This skill has major applications in military and law enforcement work, like when snipers need to eliminate two hostage takers at precisely the same instant. I first learned the techniques involved when the Canadian government paid me to pull triggers. But while sniper work is a lot different than hunting, there are some skills that carry over, and synchronized shooting is one.
The thermometer in my friend's truck claimed it was minus 30 degrees the morning after Black Friday, but we went hunting anyway. And after doing some coyote killing at one place, we moved on to another and pulled a stalk on an area where a farmer dumps dead livestock. It's not unusual to find a coyote patrolling here, and this frigid morning there were two. With nothing fresh to eat, these scavengers were just sitting on a large mound, enjoying the view, dreaming of a dead cow and soaking up some early morning sun.

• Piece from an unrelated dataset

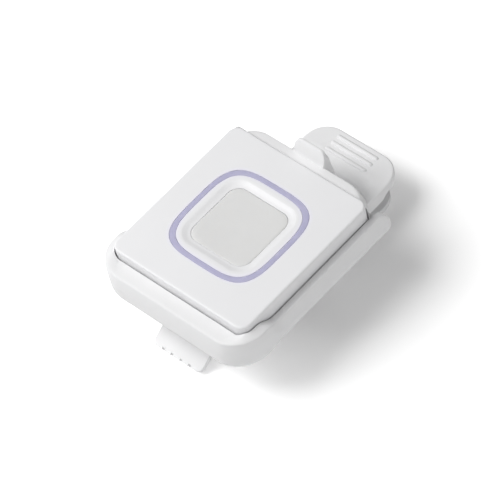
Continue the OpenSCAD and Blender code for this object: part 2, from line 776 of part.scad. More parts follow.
// The latch wall's plan from its outer face inwards, with ends that are round on the outside
function latch_plan() = let (c = latch_w / 2 - latch_end_r, low = asin(1 - latch_t / latch_end_r))
    concat(arc([c, -latch_end_r], latch_end_r, low, 90), arc([-c, -latch_end_r], latch_end_r, 90, 180 - low));

// Outline of an upright plate with round top corners, seen from the near end
function round_top(w, top_z, r, low_z) = concat(
    arc([w / 2 - r, top_z - r], r, 0, 90), arc([r - w / 2, top_z - r], r, 90, 180),
    [[-w / 2, low_z], [w / 2, low_z]]);

// Outline of a thumb pad: round at its far end, square where it starts
function pad_plan(w, near_y, far_y) = concat(
    arc([w / 2 - thumb_corner_r, far_y - thumb_corner_r], thumb_corner_r, 0, 90),
    arc([thumb_corner_r - w / 2, far_y - thumb_corner_r], thumb_corner_r, 90, 180),
    [[-w / 2, near_y], [w / 2, near_y]]);

// Outline of a neck that starts round at the near end
function neck_plan(w, near_y, far_y, r) = concat(
    [[w / 2, far_y], [-w / 2, far_y]],
    arc([r - w / 2, near_y + r], r, 180, 270), arc([w / 2 - r, near_y + r], r, 270, 360));

module grip_rib() {
    rod_x(rib_r, rib_l - 2 * rib_r);
    for (x = [-1, 1]) translate([x * (rib_l / 2 - rib_r), 0, 0]) sphere(r = rib_r, $fn = corner_facets);
}

module arm_plate() {
    difference() {
        translate([0, 0, -arm_depth]) linear_extrude(arm_t) {
            polygon(pad_plan(arm_w, arm_wide_y, arm_reach));
            polygon(neck_plan(arm_neck_w, -arm_near, arm_wide_y + over, arm_neck_r));
        }
        at_clip_screws() clip_screw_bore();
        translate([0, half_l + hollow_past, hollow_r - tray_depth - hollow_depth])
            rod_x(hollow_r, arm_w + over);
    }
    for (i = [0:rib_count - 1])
        translate([0, arm_reach - rib_inset - i * rib_pitch, rib_rise - rib_r - tray_depth]) grip_rib();
}

// Side flanges under the plate, which follow the pad's round end
module arm_flanges() {
    flange_low = arm_depth + flange_h;
    intersection() {
        translate([0, 0, -flange_low]) linear_extrude(flange_h + arm_t / 2) difference() {
            polygon(pad_plan(arm_w, arm_wide_y, arm_reach));
            translate([0, -flange_t, 0]) polygon(pad_plan(2 * flange_inner_x, arm_wide_y - over, arm_reach));
        }
        translate([-arm_w / 2, arm_wide_y, -flange_low])
            cube([arm_w, arm_reach - thumb_corner_r - arm_wide_y, 2 * flange_low]);
    }
}

// The ears that hold the pin and reach up into the plate
module arm_ears() {
    plate_z = arm_t / 2 - arm_depth;
    for (x = [-1, 1]) translate([x * (flange_inner_x + flange_t / 2), 0, 0]) {
        along_x(flange_t) polygon([pivot + [ear_r, 0], [pivot_y + ear_r + ear_spread, plate_z],
            [pivot_y - ear_r, plate_z], pivot - [ear_r, 0]]);
        translate([0, pivot_y, -pivot_depth]) rod_x(ear_r, flange_t);
    }
}

module clip_upper_arm() {
    color("whitesmoke") difference() {
        union() {
            arm_plate();
            arm_flanges();
            arm_ears();
        }
        translate([0, pivot_y, -pivot_depth]) rod_x(pin_r + pin_seat_gap, 2 * arm_w);
    }
}

// Top of the lever from its thumb end over the jaw's crest to the lip, in Y and Z
function lever_top() = concat(
    [[lever_reach, lever_top_z]],
    [for (i = [0:2 * arc_steps]) let (share = i / (2 * arc_steps))
        [lever_flat_y - (lever_flat_y + jaw_y) * share, ease(lever_top_z, jaw_top_z, share)]],
    [for (i = [1:arc_steps]) let (share = i / arc_steps)
        [-jaw_y - (lip_y - jaw_y) * share, jaw_top_z + (lip_top_z - jaw_top_z) * pow(share, lip_power)]]);

// Direction square to a line of points at one of them, pointing down
function down_from(points, i) = let (
    a = points[max(i - 1, 0)], b = points[min(i + 1, len(points) - 1)], d = b - a)
    [d[1], -d[0]] / norm(d) * (d[0] > 0 ? 1 : -1);

// Underside of the lever, one thickness below its top
function lever_low() = let (top = lever_top())
    [for (i = [0:len(top) - 1]) let (down = down_from(top, i), p = top[i] + lever_t * down)
        [i == len(top) - 1 ? -lip_y : p[0], max(p[1], -lever_depth)]];

function reversed(points) = [for (i = [len(points) - 1:-1:0]) points[i]];

module lever_plan() {
    difference() {
        union() {
            polygon(pad_plan(lever_full_w, lever_flat_y + over, lever_reach));
            polygon([[lever_full_w / 2, lever_flat_y + 2 * over], [jaw_w / 2, lever_flat_y - lever_taper_l],
                [-jaw_w / 2, lever_flat_y - lever_taper_l], [-lever_full_w / 2, lever_flat_y + 2 * over]]);
            polygon(neck_plan(jaw_w, -lip_y, lever_flat_y - lever_taper_l + over, lip_corner_r));
        }
        for (i = [0:notch_count - 1])
            translate([(i - (notch_count - 1) / 2) * notch_pitch - notch_w / 2, -lip_y - over])
                square([notch_w, notch_d + over]);
    }
}

module lever_ears() {
    for (x = [-1, 1]) translate([x * lever_ear_x, 0, 0]) {
        along_x(lever_ear_t) polygon([pivot + [lever_ear_r, 0],
            [pivot_y + lever_ear_r + lever_ear_spread, lever_top_z - lever_t / 2],
            [pivot_y - lever_ear_r - lever_ear_spread, lever_top_z - lever_t / 2],
            pivot - [lever_ear_r, 0]]);
        translate([0, pivot_y, -pivot_depth]) rod_x(lever_ear_r, lever_ear_t);
    }
}

module clip_lever() {
    color("whitesmoke") difference() {
        union() {
            intersection() {
                along_x(lever_full_w + over) polygon(concat(lever_top(), reversed(lever_low())));
                translate([0, 0, -lever_depth - over]) linear_extrude(lever_depth) lever_plan();
            }
            lever_ears();
        }
        translate([0, pivot_y, -pivot_depth]) rod_x(pin_r + pin_run_gap, 2 * arm_w);
    }
}

module clip_pin() {
    color("silver") translate([0, pivot_y, -pivot_depth]) rod_x(pin_r, arm_w);
}

// Middle line of the spring: a leg under the arm, the turns round the pin and a leg on the lever
function spring_path() = let (
    turns = coil_turns + 0.5, steps = turn_steps * turns, side_x = coil_pitch * turns / 2,
    leg_y = pivot_y + leg_l,
    arm_leg_z = -arm_depth - wire_d / 2 - leg_gap,
    lever_leg_z = lever_top_z + wire_d / 2 + leg_gap)
    concat([[-side_x, leg_y, arm_leg_z]],
        [for (i = [0:steps]) let (a = 90 + 360 * i / turn_steps)
            [coil_pitch * i / turn_steps - side_x, pivot_y + coil_r * cos(a), coil_r * sin(a) - pivot_depth]],
        [[side_x, leg_y, lever_leg_z]]);

function unit(v) = v / norm(v);

// Rings of a round wire's section along a line of points
function wire_rings(path, r, sides) = [for (i = [0:len(path) - 1]) let (
    along = unit(path[min(i + 1, len(path) - 1)] - path[max(i - 1, 0)]),
    across = unit([1, 0, 0] - along * along[0]), up = cross(along, across))
    [for (k = [0:sides - 1]) let (a = 360 * k / sides) path[i] + r * (cos(a) * across + sin(a) * up)]];

// A closed tube from rings of points
module tube(rings) {
    sides = len(rings[0]);
    last = (len(rings) - 1) * sides;
    polyhedron([for (ring = rings) for (p = ring) p], concat(
        [for (i = [0:len(rings) - 2], k = [0:sides - 1]) let (n = (k + 1) % sides)
            [i * sides + k, i * sides + n, (i + 1) * sides + k]],
        [for (i = [0:len(rings) - 2], k = [0:sides - 1]) let (n = (k + 1) % sides)
            [i * sides + n, (i + 1) * sides + n, (i + 1) * sides + k]],
        [for (k = [1:sides - 2]) [0, k + 1, k]],
        [for (k = [1:sides - 2]) [last, last + k, last + k + 1]]));
}

// Least gap between two stretches of the wire that lie half a turn or more apart
function least_gap(path, d) = min([for (i = [0:len(path) - 1], k = [0:len(path) - 1])
    if (k > i + turn_steps / 2) norm(path[i] - path[k]) - d]);

module clip_spring() {
    path = spring_path();
    echo(spring_least_gap_mm = least_gap(path, wire_d));
    color("silver") tube(wire_rings(path, wire_d / 2, wire_facets));
}

placed() front_cover();
placed() rear_cover();
placed() case_seal();
placed() case_screws();
placed() light_ring();
placed() light_guide();
placed() leds();
placed() button_frame();
placed() button_cap();
placed() tactile_switch();
placed() switch_plunger();
placed() circuit_board();
placed() controller_chip();
placed() radio_module();
placed() antenna();
placed() coin_cell();
placed() battery_contact_negative();
placed() battery_contact_positive();
placed() cradle_tray();
placed() latch_wall();
placed() clip_upper_arm();
placed() clip_lever();
placed() clip_pin();
placed() clip_spring();
placed() clip_screws();
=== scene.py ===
import math

import bmesh
import bpy
from mathutils import Matrix, Vector


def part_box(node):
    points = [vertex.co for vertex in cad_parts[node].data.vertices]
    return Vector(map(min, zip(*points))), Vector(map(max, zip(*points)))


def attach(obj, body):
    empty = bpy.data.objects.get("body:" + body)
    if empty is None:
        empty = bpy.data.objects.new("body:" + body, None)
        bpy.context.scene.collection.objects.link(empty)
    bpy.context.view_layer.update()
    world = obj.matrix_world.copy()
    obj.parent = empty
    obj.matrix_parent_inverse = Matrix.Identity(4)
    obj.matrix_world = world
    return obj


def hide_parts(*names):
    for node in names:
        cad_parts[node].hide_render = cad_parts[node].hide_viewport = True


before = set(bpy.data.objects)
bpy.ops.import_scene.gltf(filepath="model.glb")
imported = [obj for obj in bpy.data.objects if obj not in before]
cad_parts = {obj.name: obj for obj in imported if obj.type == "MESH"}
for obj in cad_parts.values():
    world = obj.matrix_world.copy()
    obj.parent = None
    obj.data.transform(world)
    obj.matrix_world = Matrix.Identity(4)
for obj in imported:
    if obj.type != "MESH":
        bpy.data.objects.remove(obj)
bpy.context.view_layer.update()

# Lengths are millimetres in the pendant's own frame: the origin is the middle of its front face,
# +X runs across it and +Y to the latch and the thumb pads. The CAD's front cover says where it is.
MM = 0.001
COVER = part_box("front_cover")
SHIFT = Vector(((COVER[0].x + COVER[1].x) / 2, (COVER[0].y + COVER[1].y) / 2, COVER[1].z))

# Pendant: half widths, radii and heights
HALF_W, HALF_L = 19.55, 20.45
CORNER_R, EDGE_R, WALL = 2.4, 0.45, 1.3
FACE_T, PART_Z = 1.4, -5.2
POST_X, POST_Y, POST_R, POST_BORE_R = 16.5, 17.4, 1.9, 0.63
RING_OUTER, RING_INNER, RING_POWER = 12.915, 11.715, 3.85
RING_FIT, RING_EDGE, RING_SINK = 0.03, 0.07, -0.03
RECESS_TOP, RECESS_TOP_R = 10.0, 4.3
RECESS_LOW, RECESS_LOW_R, RECESS_Z = 8.4, 3.0, -0.5
CAP_HALF, CAP_R, CAP_EDGE, CAP_DISH = 8.36, 2.96, 0.16, 0.25
CAP_TOP, FLANGE_TOP, FLANGE_LOW, CAP_POST_Z = -0.5, -1.55, -2.15, -2.5
CAP_FLANGE, CAP_FLANGE_R, CAP_POST_R = RECESS_LOW + 1, 4, 1.6

# Cradle tray: the side rails, the near wall and the pocket between them
TRAY_FLOOR, TRAY_LOW = -9.45, -11.5
RAIL_IN, RAIL_OUT, RAIL_END = 19.85, 22.3, 23.45
RAIL_NOSE_R, RAIL_HEEL_R, RAIL_PLAN_R = 3.2, 1.5, 1.2
NEAR_IN, NEAR_OUT, CRADLE_R, POCKET_R = 20.75, 25.0, 8.0, CORNER_R + 0.3
TRAY_SCREWS = [(x, y) for x in (-5, 5) for y in (-13, 4)]
HEAD_BORE_R, HEAD_BORE_LOW, SCREW_BORE_R, BORE_LAP = 1.64, -10.93, 0.84, 0.43
# The wall's section at the rails, the near corners and the near wall. rim is a share of the
# thickness, belly a radius, and the others are heights.
RAIL = dict(top=-3.7, rim=0.67, rim_z=-3.75, edge_z=-6.9, belly_z=-7.4, belly=4.1)
TURN = dict(top=-1.5, rim=0.88, rim_z=-2.3, edge_z=-4.3, belly_z=-8.6, belly=2.9)
NEAR = dict(top=-2.6, rim=0.885, rim_z=-2.65, edge_z=-6.4, belly_z=-9.3, belly=2.2)
# Where a rail's section starts to turn into the corner's, over what length and how far
TURN_START, TURN_RUN, TURN_SHARE = -12, 5, 0.9
# Where the rail's outer points start to run ahead of the inner ones, and over what length
SKEW_START, SKEW_RUN = -9, 8.1
# Limits that cut nothing off a section
FREE_HIGH, FREE_LOW = 9, -99

# Latch wall, its thumb tab and the bead that it turns on
LATCH_OUT, LATCH_MID, LATCH_T, LATCH_TOP = 22.85, 21.725, 2.25, -0.85
LATCH_HALF, LATCH_END_R, LATCH_TOP_R, LATCH_EDGE = 19.2, 5.0, 3.0, 0.22
LATCH_LOW, LATCH_FOOT, LATCH_FOOT_IN = -9.15, -9.0, 0.12
BEAD_R, BEAD_EDGE, GROOVE_R, GROOVE_HALF = 0.5, 0.1, 0.56, 18.8
TAB_HALF, TAB_CORNER_R, TAB_TOP, TAB_LEAN, TAB_EDGE = 4.3, 1.8, 2.7, 0.5, 0.16
# The tab and its gusset from the side, as Y and Z
TAB_SIDE = [(21.7, -8.8), (22.85, -8.8), (25.3, -7.75), (25.75, -7.3), (25.5, -5.0), (25.05, -1.5),
            (24.75, 1.1), (24.65, 2.55), (24.5, 2.7), (24.15, 2.7), (24.0, 2.55), (22.9, 0.1),
            (22.5, -0.85), (21.7, -1.55)]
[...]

Our stalk took us to a fence line 158 yards away, and from there we elected to shoot. My friend took the right target, I took the left, and moments later two dead coyotes did a simultaneous slide down the snow-covered mound (photo above). We killed those coyotes within a split-second of each other by using a technique I've adapted for hunting.
With no spotters, communications gear or operational commanders to issue green light orders, hunting is much simpler than sniping. Additionally, hunters will usually be next to each other and not separated by a multi-story building or across a parking lot. With that in mind, and assuming both shoot right-handed, I designate the person on the left to do a verbal count which the other shooter can hear. The person on the left should do this because the manner in which we hold rifles orients the counter's mouth toward the other hunter, who naturally has an ear oriented to the counter.
The count is done at a steady, even pace and only goes to "three," with both shooters learning the cadence during those first three numbers. Then, both fire their rifles at "four," although the word is never uttered, remaining only an imaginary point in time. It sounds like: One . . . two . . . three . . . BANG! There should be a 1-second gap between each word and the subsequent shot.
The reason "four," the unheard signal to fire, is not verbalized is because it's so difficult for the counter to speak and shoot accurately at the same time. Also, the counter will likely pull the trigger when he starts to say "four," while his partner won't shoot until he's reacted to hearing the word, a gap which can be substantial. Leaving the "four" unsaid gives both shooters the freedom to react to exactly the same thing, the cadence of the count. Reacting to the same signal means two shots at the same time, which is the entire goal of the exercise.
It's a good idea to practice this at the range before trying it in the field. Although, practicing it while shooting rodents such as prairie dogs is great training, too. It's not a technique you'll use every day, but once learned, is a useful item to have in a shooter's toolbox.